Me:  By the way Steve Keen for all of his iconoclastic talents is still utilizing only Minsky’s instability hypothesis which is actually merely the identification of a human frailty and not an actual systemic cause for such instability. He has advocated “a modern debt jubilee” which is a good and correct action presently needed. That a modern debt jubilee perfectly reflects and utilizes the concept of grace as both forgiveness of debt and as the free gift of money with which to pay off debt is…or should be instructive. I do like his Entreprenurial Equity Loans (EEL) but his Property Income Limited Leverage (PILL) is actually more comprehensively handled by the compensated retail discount of Social Credit because after all, a mortgage of leveraged buying of stock are simply the retail products of Banks and the discount reduces the price of such loans as well as all other retail products and services to the consumer.

Adrian Kuzminski:

Douglas argues that there is a gap between total costs and total incomes, a claim widely disputed, it appears. I have not studied his scheme much, but, according to the Wikipedia article on Social Credit, part of this shortfall in his view seems to be because of waste, which he says is included in costs. This seems odd, since we often hear that waste is dealt with as an externality, and so is most conspicuously not included in costs, that is, in prices. His critics seem to say that other costs are in fact cumulatively included in incomes over time. It would seems that inflation can more be explained more simply as a function of usurious rates.

Me:

The waste Douglas refers to is the unnecessary use of time and resources that goes on in plain sight in an attempt to equalize incomes and prices. Superfluous employment that is stultifyingly boring, completely unnecessary and a stupendous waste of resources is all over the place. Of course innovation and AI are reducing it somewhat and that is all well and good…except it reduces aggregate individual incomes at the same time. That economists cannot see the relationships here and that ecologists in fact are not more vocal about such wasted resources particularly in people commuting back and forth to such jobs is both puzzling and frustrating, but the real problem is economists and reformers cannot seem to see that giving individuals a sufficient approximately middle class income….is the obvious answer both to the system’s shortcomings in producing income and alleviating the sting of unemployment as well. Think of all of the wasted money spent on Defense spending that could probably be halved along with other absurd and wasteful incomes….and the system STILL cannot create enough individual incomes to establish an equilibrium. There of course is nothing wrong with employment itself, but the problem is economists are unwilling or unable to envision an economy that has a means of distributing income…other than employment. This is obviously a problem of habitual orthodoxy and orthodox refusal/inability to look. Even with the above wasted resources and income generation equilibrium still eludes the economy because the processes, including employment, of the economy…THEMSELVES produce more costs/prices than incomes (I’m not shouting only emphasizing here)…BECAUSE IT IS THE SYSTEMS, THE NORMAL OPERATIONS OF COMMERCE/THE ECONOMY ITSELF WHICH PRODUCES THE DISEQUITY BETWEEN COSTS/PRICES AND INDIVIDUAL INCOMES. Hence in order to equalize incomes and costs/prices the policy MUST GO DIRECTLY TO THE INDIVIDUAL. (the dividend and discount both are distributed directly to the individual)

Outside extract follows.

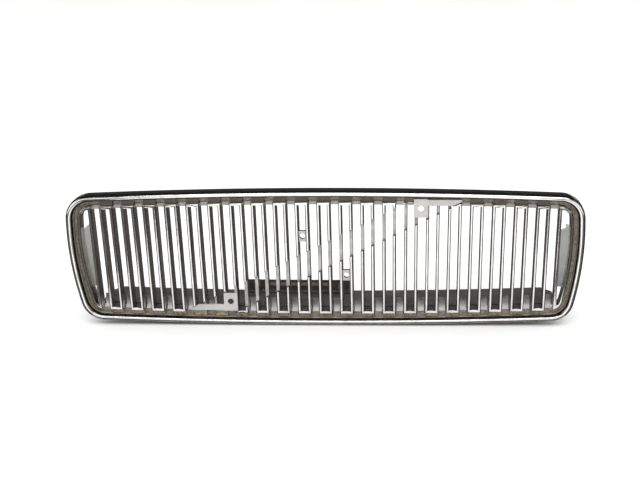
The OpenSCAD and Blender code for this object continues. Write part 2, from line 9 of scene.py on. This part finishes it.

“His critics seem to say that other costs are in fact cumulatively included in incomes over time. It would seems that inflation can more be explained more simply as a function of usurious rates.”

DSGE Theorists who say that have been invalidated by the present crisis and by Keen and Douglas before him. Such theorists are too wrapped up in their abstractions to look at the fact that a present time inability to purchase is a moment to moment fact…and so “eventually” never actually arrives. NEVER. Equilibrium is not the tendency of the economy and equilibrium never exists except, and then only apparently, under the most extreme circumstances of the incredibly wasteful and unethical condition known as war. Economists need to get real.

Summing Up and Responding to a Greek Default:

The Troika are probably sterilizing the blow a Grexit will cause them. That and the smallness of the Greek economy will probably enable them to weather default. That’s what happens when you attempt to lay direct siege to/attempt to reform a dominating force that already commands the high ground. You might win a few battles and still lose the war either by attrition, apathy or Time itself where the enemy’s flaws are eventually remedied over several decades by deleveraging and/or a war that so devastates productive capacity that rebuilding it results in “good times” echoing WW II. Or you could take an idea sufficient to the task of balancing the monopoly idea of Debt and that targets the two most chronic problems of technologically advanced economies, namely insufficient individual incomes and price inflation and transform economies world wide. That idea is consumer gifting/monetary grace the free gift in the form of a universal dividend costlessly solving the scarcity of individual incomes and a macro-economic discount to retail prices that is rebated back to participating merchants that prevents price inflation. A Public Bank could become Social Credit’s NCO (National Credit Office) that is charged with compiling the appropriate statistics that will show what the variable monthly dividend and discount should be, and also oversee and disburse the appropriate amount of new credit that the private banks could lend. That would be a public central bank with real power and that was truly acting in the interests of the individual and the system. After such transformation occurred the restored hope and clarity will make the need for regulation of credit and other economic vices like rent and financialization more obvious to a public that has actually been set free.